_Dataset entries_.

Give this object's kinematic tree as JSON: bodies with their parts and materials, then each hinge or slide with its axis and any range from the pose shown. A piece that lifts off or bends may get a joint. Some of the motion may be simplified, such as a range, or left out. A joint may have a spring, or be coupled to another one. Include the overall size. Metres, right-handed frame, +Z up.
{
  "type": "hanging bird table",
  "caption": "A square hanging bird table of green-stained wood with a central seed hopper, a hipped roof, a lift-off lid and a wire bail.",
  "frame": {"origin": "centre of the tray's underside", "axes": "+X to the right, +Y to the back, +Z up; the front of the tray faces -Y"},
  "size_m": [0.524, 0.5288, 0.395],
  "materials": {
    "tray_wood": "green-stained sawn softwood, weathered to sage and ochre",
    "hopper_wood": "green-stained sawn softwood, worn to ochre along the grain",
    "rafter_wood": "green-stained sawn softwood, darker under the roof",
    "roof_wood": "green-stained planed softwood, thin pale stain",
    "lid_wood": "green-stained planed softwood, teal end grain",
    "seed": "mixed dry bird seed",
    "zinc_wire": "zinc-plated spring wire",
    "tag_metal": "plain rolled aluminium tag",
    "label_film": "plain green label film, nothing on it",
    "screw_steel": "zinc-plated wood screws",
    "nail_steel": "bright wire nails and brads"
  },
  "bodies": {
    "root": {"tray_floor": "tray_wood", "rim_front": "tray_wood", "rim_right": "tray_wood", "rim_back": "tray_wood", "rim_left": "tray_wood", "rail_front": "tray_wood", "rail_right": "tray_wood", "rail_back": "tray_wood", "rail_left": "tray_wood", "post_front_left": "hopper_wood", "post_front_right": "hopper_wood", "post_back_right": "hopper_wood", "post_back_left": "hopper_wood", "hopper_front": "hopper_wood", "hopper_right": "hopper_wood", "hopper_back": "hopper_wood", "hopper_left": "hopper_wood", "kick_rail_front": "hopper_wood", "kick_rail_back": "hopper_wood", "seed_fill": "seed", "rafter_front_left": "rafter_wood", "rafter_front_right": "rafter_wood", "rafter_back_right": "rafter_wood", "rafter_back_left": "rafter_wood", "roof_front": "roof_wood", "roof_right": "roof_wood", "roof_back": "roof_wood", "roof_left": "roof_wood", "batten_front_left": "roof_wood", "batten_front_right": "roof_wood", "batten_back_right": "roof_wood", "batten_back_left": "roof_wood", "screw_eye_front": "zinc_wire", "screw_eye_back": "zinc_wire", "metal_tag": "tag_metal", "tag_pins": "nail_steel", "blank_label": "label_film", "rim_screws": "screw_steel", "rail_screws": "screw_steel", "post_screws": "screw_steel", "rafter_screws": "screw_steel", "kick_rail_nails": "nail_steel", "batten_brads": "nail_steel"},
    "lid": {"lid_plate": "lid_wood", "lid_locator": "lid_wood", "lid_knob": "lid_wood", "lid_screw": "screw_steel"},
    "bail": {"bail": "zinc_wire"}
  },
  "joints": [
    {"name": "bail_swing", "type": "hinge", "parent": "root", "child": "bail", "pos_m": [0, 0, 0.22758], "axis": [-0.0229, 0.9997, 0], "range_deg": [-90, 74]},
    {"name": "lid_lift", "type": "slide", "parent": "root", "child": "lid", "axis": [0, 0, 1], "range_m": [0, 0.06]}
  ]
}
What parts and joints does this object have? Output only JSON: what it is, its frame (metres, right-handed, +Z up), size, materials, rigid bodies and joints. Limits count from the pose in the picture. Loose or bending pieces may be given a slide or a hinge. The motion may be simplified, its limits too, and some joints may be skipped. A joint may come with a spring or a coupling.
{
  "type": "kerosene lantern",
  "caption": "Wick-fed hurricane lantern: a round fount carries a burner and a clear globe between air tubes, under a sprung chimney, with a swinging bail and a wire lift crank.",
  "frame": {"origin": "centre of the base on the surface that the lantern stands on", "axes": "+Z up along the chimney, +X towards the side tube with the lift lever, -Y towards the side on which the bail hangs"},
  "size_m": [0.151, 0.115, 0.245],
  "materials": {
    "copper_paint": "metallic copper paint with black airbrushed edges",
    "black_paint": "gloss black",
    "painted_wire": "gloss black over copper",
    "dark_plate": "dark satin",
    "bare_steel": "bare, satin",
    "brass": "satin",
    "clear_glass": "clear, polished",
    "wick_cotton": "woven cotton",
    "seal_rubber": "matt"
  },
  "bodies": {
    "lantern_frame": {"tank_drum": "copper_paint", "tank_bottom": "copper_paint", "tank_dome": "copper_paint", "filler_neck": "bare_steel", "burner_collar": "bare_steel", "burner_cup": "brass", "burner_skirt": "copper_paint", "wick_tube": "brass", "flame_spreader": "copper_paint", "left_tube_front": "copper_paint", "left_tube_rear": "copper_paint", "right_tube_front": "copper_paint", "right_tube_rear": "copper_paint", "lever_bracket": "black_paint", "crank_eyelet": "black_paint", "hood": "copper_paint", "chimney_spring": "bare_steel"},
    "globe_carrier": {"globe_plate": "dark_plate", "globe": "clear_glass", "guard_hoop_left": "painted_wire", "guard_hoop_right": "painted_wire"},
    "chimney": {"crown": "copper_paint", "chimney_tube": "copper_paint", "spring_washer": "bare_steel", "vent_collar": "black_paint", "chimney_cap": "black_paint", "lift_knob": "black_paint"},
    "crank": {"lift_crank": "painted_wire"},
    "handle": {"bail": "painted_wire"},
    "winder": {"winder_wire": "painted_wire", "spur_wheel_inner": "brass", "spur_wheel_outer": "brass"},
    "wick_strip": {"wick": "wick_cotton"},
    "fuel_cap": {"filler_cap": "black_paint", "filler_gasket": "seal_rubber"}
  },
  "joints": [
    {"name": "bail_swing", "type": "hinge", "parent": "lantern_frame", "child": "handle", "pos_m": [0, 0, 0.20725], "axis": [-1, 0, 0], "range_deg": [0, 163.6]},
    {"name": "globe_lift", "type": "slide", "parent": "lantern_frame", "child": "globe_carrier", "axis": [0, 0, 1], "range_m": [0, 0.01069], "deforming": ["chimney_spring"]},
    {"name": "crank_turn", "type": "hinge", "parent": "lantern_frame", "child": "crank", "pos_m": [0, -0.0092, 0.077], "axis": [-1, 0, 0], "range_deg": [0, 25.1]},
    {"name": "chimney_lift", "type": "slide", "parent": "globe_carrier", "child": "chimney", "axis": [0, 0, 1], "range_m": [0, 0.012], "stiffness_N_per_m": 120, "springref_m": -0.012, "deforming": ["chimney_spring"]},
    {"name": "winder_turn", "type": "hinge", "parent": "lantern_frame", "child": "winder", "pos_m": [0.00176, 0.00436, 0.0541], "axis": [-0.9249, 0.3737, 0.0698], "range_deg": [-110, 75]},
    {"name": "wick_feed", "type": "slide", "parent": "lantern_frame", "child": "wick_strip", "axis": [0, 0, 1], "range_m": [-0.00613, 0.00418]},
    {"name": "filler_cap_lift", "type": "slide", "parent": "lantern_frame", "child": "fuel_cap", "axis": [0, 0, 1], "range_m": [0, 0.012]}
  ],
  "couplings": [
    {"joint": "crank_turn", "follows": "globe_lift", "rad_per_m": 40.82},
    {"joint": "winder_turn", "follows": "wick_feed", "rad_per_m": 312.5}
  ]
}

_Exercise_.
Repeat the records above exactly.

_Answer to this exercise_.
Give this object's kinematic tree as JSON: bodies with their parts and materials, then each hinge or slide with its axis and any range from the pose shown. A piece that lifts off or bends may get a joint. Some of the motion may be simplified, such as a range, or left out. A joint may have a spring, or be coupled to another one. Include the overall size. Metres, right-handed frame, +Z up.
{
  "type": "hanging bird table",
  "caption": "A square hanging bird table of green-stained wood with a central seed hopper, a hipped roof, a lift-off lid and a wire bail.",
  "frame": {"origin": "centre of the tray's underside", "axes": "+X to the right, +Y to the back, +Z up; the front of the tray faces -Y"},
  "size_m": [0.524, 0.5288, 0.395],
  "materials": {
    "tray_wood": "green-stained sawn softwood, weathered to sage and ochre",
    "hopper_wood": "green-stained sawn softwood, worn to ochre along the grain",
    "rafter_wood": "green-stained sawn softwood, darker under the roof",
    "roof_wood": "green-stained planed softwood, thin pale stain",
    "lid_wood": "green-stained planed softwood, teal end grain",
    "seed": "mixed dry bird seed",
    "zinc_wire": "zinc-plated spring wire",
    "tag_metal": "plain rolled aluminium tag",
    "label_film": "plain green label film, nothing on it",
    "screw_steel": "zinc-plated wood screws",
    "nail_steel": "bright wire nails and brads"
  },
  "bodies": {
    "root": {"tray_floor": "tray_wood", "rim_front": "tray_wood", "rim_right": "tray_wood", "rim_back": "tray_wood", "rim_left": "tray_wood", "rail_front": "tray_wood", "rail_right": "tray_wood", "rail_back": "tray_wood", "rail_left": "tray_wood", "post_front_left": "hopper_wood", "post_front_right": "hopper_wood", "post_back_right": "hopper_wood", "post_back_left": "hopper_wood", "hopper_front": "hopper_wood", "hopper_right": "hopper_wood", "hopper_back": "hopper_wood", "hopper_left": "hopper_wood", "kick_rail_front": "hopper_wood", "kick_rail_back": "hopper_wood", "seed_fill": "seed", "rafter_front_left": "rafter_wood", "rafter_front_right": "rafter_wood", "rafter_back_right": "rafter_wood", "rafter_back_left": "rafter_wood", "roof_front": "roof_wood", "roof_right": "roof_wood", "roof_back": "roof_wood", "roof_left": "roof_wood", "batten_front_left": "roof_wood", "batten_front_right": "roof_wood", "batten_back_right": "roof_wood", "batten_back_left": "roof_wood", "screw_eye_front": "zinc_wire", "screw_eye_back": "zinc_wire", "metal_tag": "tag_metal", "tag_pins": "nail_steel", "blank_label": "label_film", "rim_screws": "screw_steel", "rail_screws": "screw_steel", "post_screws": "screw_steel", "rafter_screws": "screw_steel", "kick_rail_nails": "nail_steel", "batten_brads": "nail_steel"},
    "lid": {"lid_plate": "lid_wood", "lid_locator": "lid_wood", "lid_knob": "lid_wood", "lid_screw": "screw_steel"},
    "bail": {"bail": "zinc_wire"}
  },
  "joints": [
    {"name": "bail_swing", "type": "hinge", "parent": "root", "child": "bail", "pos_m": [0, 0, 0.22758], "axis": [-0.0229, 0.9997, 0], "range_deg": [-90, 74]},
    {"name": "lid_lift", "type": "slide", "parent": "root", "child": "lid", "axis": [0, 0, 1], "range_m": [0, 0.06]}
  ]
}
What parts and joints does this object have? Output only JSON: what it is, its frame (metres, right-handed, +Z up), size, materials, rigid bodies and joints. Limits count from the pose in the picture. Loose or bending pieces may be given a slide or a hinge. The motion may be simplified, its limits too, and some joints may be skipped. A joint may come with a spring or a coupling.
{
  "type": "kerosene lantern",
  "caption": "Wick-fed hurricane lantern: a round fount carries a burner and a clear globe between air tubes, under a sprung chimney, with a swinging bail and a wire lift crank.",
  "frame": {"origin": "centre of the base on the surface that the lantern stands on", "axes": "+Z up along the chimney, +X towards the side tube with the lift lever, -Y towards the side on which the bail hangs"},
  "size_m": [0.151, 0.115, 0.245],
  "materials": {
    "copper_paint": "metallic copper paint with black airbrushed edges",
    "black_paint": "gloss black",
    "painted_wire": "gloss black over copper",
    "dark_plate": "dark satin",
    "bare_steel": "bare, satin",
    "brass": "satin",
    "clear_glass": "clear, polished",
    "wick_cotton": "woven cotton",
    "seal_rubber": "matt"
  },
  "bodies": {
    "lantern_frame": {"tank_drum": "copper_paint", "tank_bottom": "copper_paint", "tank_dome": "copper_paint", "filler_neck": "bare_steel", "burner_collar": "bare_steel", "burner_cup": "brass", "burner_skirt": "copper_paint", "wick_tube": "brass", "flame_spreader": "copper_paint", "left_tube_front": "copper_paint", "left_tube_rear": "copper_paint", "right_tube_front": "copper_paint", "right_tube_rear": "copper_paint", "lever_bracket": "black_paint", "crank_eyelet": "black_paint", "hood": "copper_paint", "chimney_spring": "bare_steel"},
    "globe_carrier": {"globe_plate": "dark_plate", "globe": "clear_glass", "guard_hoop_left": "painted_wire", "guard_hoop_right": "painted_wire"},
    "chimney": {"crown": "copper_paint", "chimney_tube": "copper_paint", "spring_washer": "bare_steel", "vent_collar": "black_paint", "chimney_cap": "black_paint", "lift_knob": "black_paint"},
    "crank": {"lift_crank": "painted_wire"},
    "handle": {"bail": "painted_wire"},
    "winder": {"winder_wire": "painted_wire", "spur_wheel_inner": "brass", "spur_wheel_outer": "brass"},
    "wick_strip": {"wick": "wick_cotton"},
    "fuel_cap": {"filler_cap": "black_paint", "filler_gasket": "seal_rubber"}
  },
  "joints": [
    {"name": "bail_swing", "type": "hinge", "parent": "lantern_frame", "child": "handle", "pos_m": [0, 0, 0.20725], "axis": [-1, 0, 0], "range_deg": [0, 163.6]},
    {"name": "globe_lift", "type": "slide", "parent": "lantern_frame", "child": "globe_carrier", "axis": [0, 0, 1], "range_m": [0, 0.01069], "deforming": ["chimney_spring"]},
    {"name": "crank_turn", "type": "hinge", "parent": "lantern_frame", "child": "crank", "pos_m": [0, -0.0092, 0.077], "axis": [-1, 0, 0], "range_deg": [0, 25.1]},
    {"name": "chimney_lift", "type": "slide", "parent": "globe_carrier", "child": "chimney", "axis": [0, 0, 1], "range_m": [0, 0.012], "stiffness_N_per_m": 120, "springref_m": -0.012, "deforming": ["chimney_spring"]},
    {"name": "winder_turn", "type": "hinge", "parent": "lantern_frame", "child": "winder", "pos_m": [0.00176, 0.00436, 0.0541], "axis": [-0.9249, 0.3737, 0.0698], "range_deg": [-110, 75]},
    {"name": "wick_feed", "type": "slide", "parent": "lantern_frame", "child": "wick_strip", "axis": [0, 0, 1], "range_m": [-0.00613, 0.00418]},
    {"name": "filler_cap_lift", "type": "slide", "parent": "lantern_frame", "child": "fuel_cap", "axis": [0, 0, 1], "range_m": [0, 0.012]}
  ],
  "couplings": [
    {"joint": "crank_turn", "follows": "globe_lift", "rad_per_m": 40.82},
    {"joint": "winder_turn", "follows": "wick_feed", "rad_per_m": 312.5}
  ]
}